Section 21F(h)(1)(B)(i) creates a private right of action for individuals who believe they have been wrongfully retaliated against by an employer. Accordingly, Section 21F(h)(1)(C) provides for the following types of relief:
(i) reinstatement with the same seniority status that the individual would have had, but for the discrimination
(ii) two times the amount of back pay otherwise owed to the individual, with interest; and
(iii) compensation for litigation costs, expert witness fees, and reasonable attorneys’ fees.
Finally, Rule 21F-2 provides that the SEC may also take legal action in an enforcement proceeding against an employer that retaliates against an individual for providing information to the SEC.
While the SEC is committed to protecting the identity of whistleblowers, there are limits to its ability to protect this information from disclosure. For example, the SEC may disclose the information when it is required in connection with a federal court or administrative action, or when the SEC determines that it is necessary to accomplish the purposes of the Whistleblower Program and to protect investors. See Rule 21F-7.
An individual may make a submission to the SEC anonymously. In order to make an anonymous submission, the individual must be represented by an attorney and declare under penalty of perjury that the information submitted is true and correct to the best of his/her knowledge and belief. See Rule 21F-9. However, before the SEC will pay an award, the individual must disclose his/her identity to the SEC and the SEC must verify the individual’s identity.

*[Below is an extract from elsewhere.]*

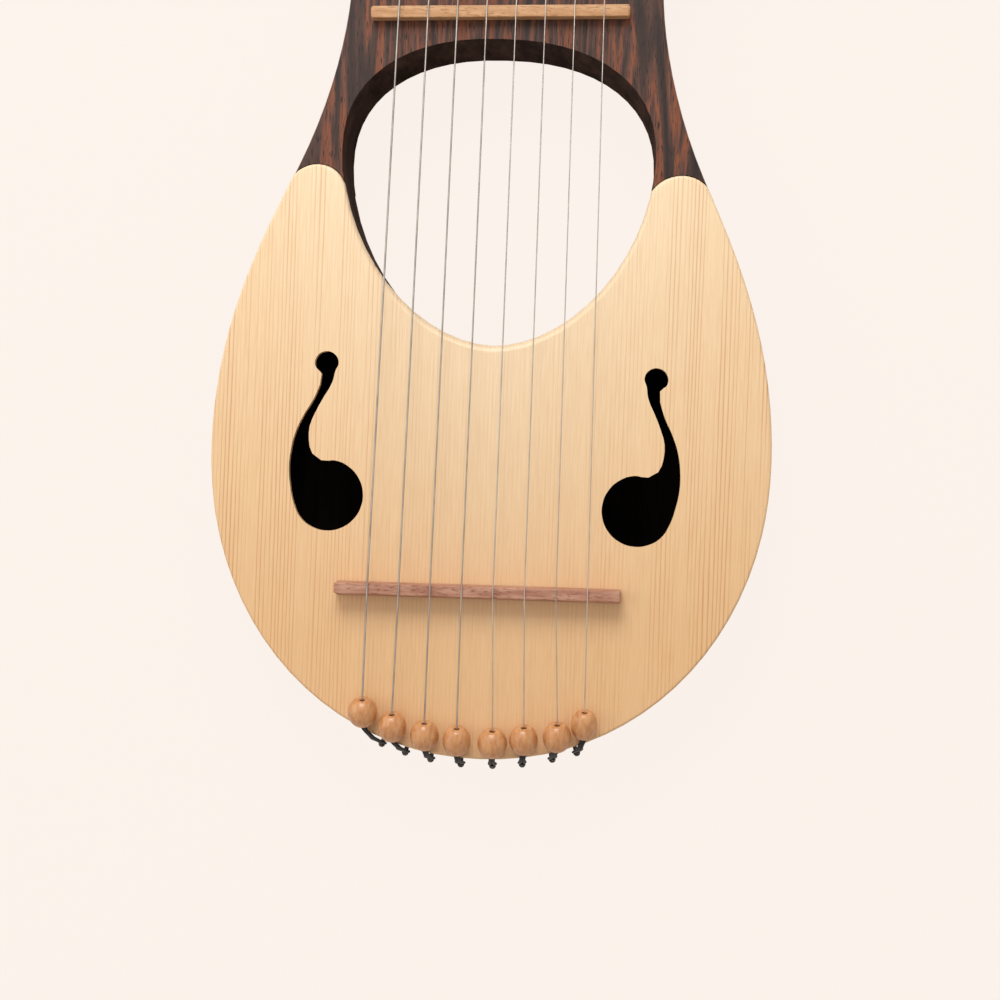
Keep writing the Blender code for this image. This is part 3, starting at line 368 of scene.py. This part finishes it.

See Rule 21F-7.
V. How Is the Program Working in the Real World?
In February 2012 at the annual SEC Speaks conference, SEC Chairman Mary Schapiro stated that the whistleblower program had “already provided the agency with hundreds of higher-quality tips, helping [the SEC] to avoid investigatory dead-ends and – at the same time – prodding companies to enhance their internal compliance programs.” See Speech by SEC Chairman: Remarks at the Practicing Law Institute’s SEC Speaks, February 24, 2012.
On August 21, 2012, the first award was issued pursuant to the SEC Whistleblower Program. In that case, the whistleblower assisted the SEC in stopping a multi-million dollar fraud and was awarded nearly $50,000 for providing “information that allowed the SEC’s investigation to move forward at an accelerated pace and prevent fraud from ensnaring additional victims.” See SEC Press Release, 2012-162. This information led to a court ordering over $ 1 million dollars in sanctions and the award represents 30% of the sanctions the SEC collected in its enforcement action against the defendants. Id. The SEC did not approve a monetary award for a second individual in this same matter because that individual did not provide information that lead to or significantly contributed to the SEC’s enforcement action. Id.